Benchmarks are a common practice in machine learning and NLP, prominently featuring GLUE and SuperGLUE (Wang et al., 2018; 2019) among others. In the domain of machine learning on source code, several benchmarks have been proposed. However, in contrast to GLUECode, they consider relatively local contexts and do not incentivize non-local reasoning: Idbench looks at identifiers, (Wainakh et al., 2019 ), BigCloneBench (Svajlenko & Roy, 2015) and OJClone (Mou et al., 2016) at clone detection, and CodeSearchNet at a function-level text-to-code search (Husain et al., 2020) . Finally, COSET concerns classifying small programs by their functionality in 38 classes (Wang & Christodorescu, 2019) , and CoNaLa is a line-level text-to-code generation benchmark (Yin et al., 2018) . In this section, we provide an overview of GLUECode. We first describe the software-specific characteristics that impact the choice of tasks, before detailing the dataset and the tasks involved. Details about other related benchmarks can be found in the Appendix D.

2.1. LOCAL VERSUS GLOBAL CONTEXT

Most existing machine learning models of source code work at the level of a single function or method. We call these local models, as they reason over the local context of a single software entity. This is in contrast to global models that reason over multiple software entities and scales. Global models are highly desirable since software systems are composed of multiple entities such as modules and functions, that communicate with each other. This composition of communicating entities dictates the behavior of a software system. For instance, a function may have a radically different behavior, depending on its arguments. Indeed, small local changes can manifest in large changes in behaviour in distant program locations. Only global models will be able to detect that. To push forward the state of the art, it is thus critical to focus on global models. Instead to reason over global contexts two limitations need to be overcome: First, time-consuming interprocedural static analyses need to be performed at scale. These require compiling projects and resolving all its dependencies. In GLUECode, we take a step towards this direction, by using the largest publicly available corpus of compilable Java code (Sec. 2.3). (2) Existing methods do not operate well on large and sparse inputs and thus representations are tailored to use only the necessary information. In GLUECode, we provide access to a variety of representations and propose a set of tasks that cannot focus solely on local or global information (Sec 2.2).
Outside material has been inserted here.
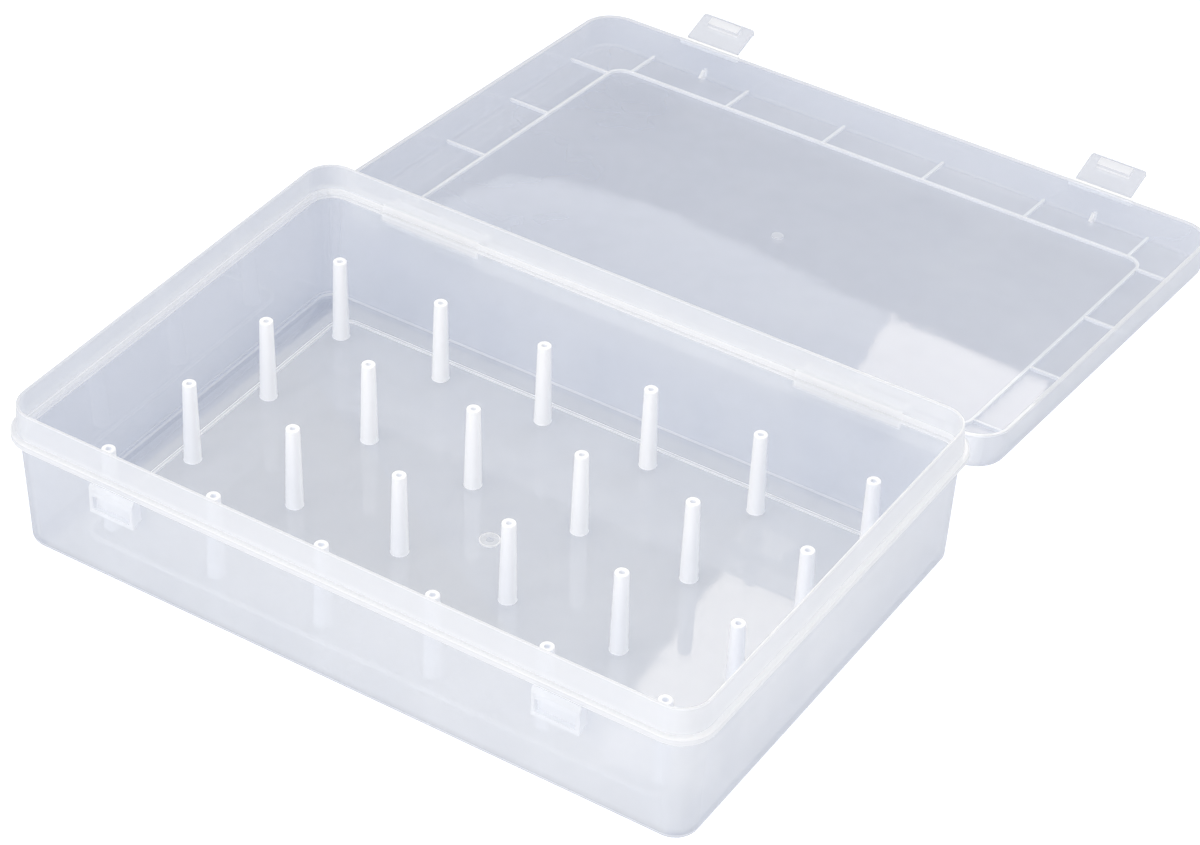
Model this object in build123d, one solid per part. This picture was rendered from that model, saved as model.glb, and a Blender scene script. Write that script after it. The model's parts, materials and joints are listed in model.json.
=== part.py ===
from build123d import *
import math
import os

os.makedirs("parts", exist_ok=True)

# Embroidery thread box: a shallow translucent tray with upright spool pegs, and a lid that
# swings over on two clip hinges at the back and is held at the front by two flap latches.
# X runs along the length, -Y is the latch side, +Y the hinge side, and Z is up. The origin is
# the centre of the tray's underside. The lid is drawn shut, then turned to its open rest.

# ---------------------------------------------------------------- sizes, mm
# Pegs. Their grid sets the plan of the whole box.
PEG_PITCH = 50.0          # centre to centre, both ways
PEG_COLUMNS = 6           # along X
PEG_ROWS = 4              # along Y
PEG_TO_EDGE = 30.0        # outermost peg centre to the outside of the bead
PEG_H = 37.7              # above the floor
PEG_BASE_D = 7.2
PEG_TOP_D = 5.6
PEG_BORE_D = 2.2          # core hole, open at the top
PEG_BORE_DEPTH = 30.0
PEG_ROUND = 0.4           # edge round at the peg's tip

# Plan shared by the bead and the lid's rim.
CORNER_R = 15.0           # upright corner radius of the bead

# Tray.
FLOOR_T = 2.0
WALL_T = 1.8
WALL_H = 50.0             # floor underside to the bead's underside
WALL_DRAFT = 1.9          # how far the foot of the wall leans in
FOOT_ROUND = 3.0          # outer round between wall and underside
COVE_R = 1.2              # inner round between wall and floor
BEAD_OUT = 3.4            # bead over the wall
BEAD_H = 3.5
BEAD_ROUND = 0.8
LEDGE_RISE = 0.8          # inner ledge above the bead's underside
COLLAR_H = 11.5           # upstand over the bead, inside the shut lid
COLLAR_T = 1.8            # at its foot
COLLAR_DRAFT = 0.8        # how far its outer face leans in
RIM_ROUND = 0.35

# Raised line on the floor round the pegs, and the moulding mark at its centre.
FLOOR_LINE_GAP_X = 2.8    # outermost peg's foot to the line
FLOOR_LINE_GAP_Y = 5.8
FLOOR_LINE_W = 1.6
FLOOR_LINE_H = 0.7
FLOOR_LINE_R = 9.0
FLOOR_MARK_D = 8.6
FLOOR_MARK_H = 0.5
FLOOR_MARK_DIMPLE_D = 3.2

# Lid.
LID_H = 16.0
LID_WALL_T = 1.7
LID_PANEL_T = 1.8
LID_DRAFT = 1.0           # how far the wall leans in at the panel
LID_ROUND = 3.0           # outer round between wall and panel
LID_COVE_R = 1.4
LID_GAP = 0.3             # rim over the bead when shut
COLLAR_FIT = 0.4          # lid wall to collar, all round
RIB_W = 1.2
RIB_H = 1.5
RIB_RING_INSET = 22.0     # outside of the lid to the ring of the ribs
RIB_RING_R = 8.0
LID_MARK_D = 5.0
LID_MARK_H = 0.6
GUSSET_W = 1.6
GUSSET_REACH = 3.4        # along the panel and up the wall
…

global models are currently out of reach but GLUECode incentivizes building models that feature some form of global reasoning, in addition to local reasoning. Existing work uses simplified projections of global representations: the GNN works of Allamanis et al. (2017; 2020) look solely at file-level tokens, syntax, data and control flow information. CocoGum (Wang et al., 2020) uses class context represented as abstracted UML diagrams. LambdaNet extracts type dependencies in JavaScript into a single graph (Wei et al., 2020) for a few mid-sized projects (500-10k lines of code), ignoring syntactic information, code comments, etc. Finally, Func2Vec (DeFreez et al., 2018) computes function embeddings over an interprocedural call graph, ignoring local syntax, function arguments, etc. An extended related work discussion can be found in Appendix D.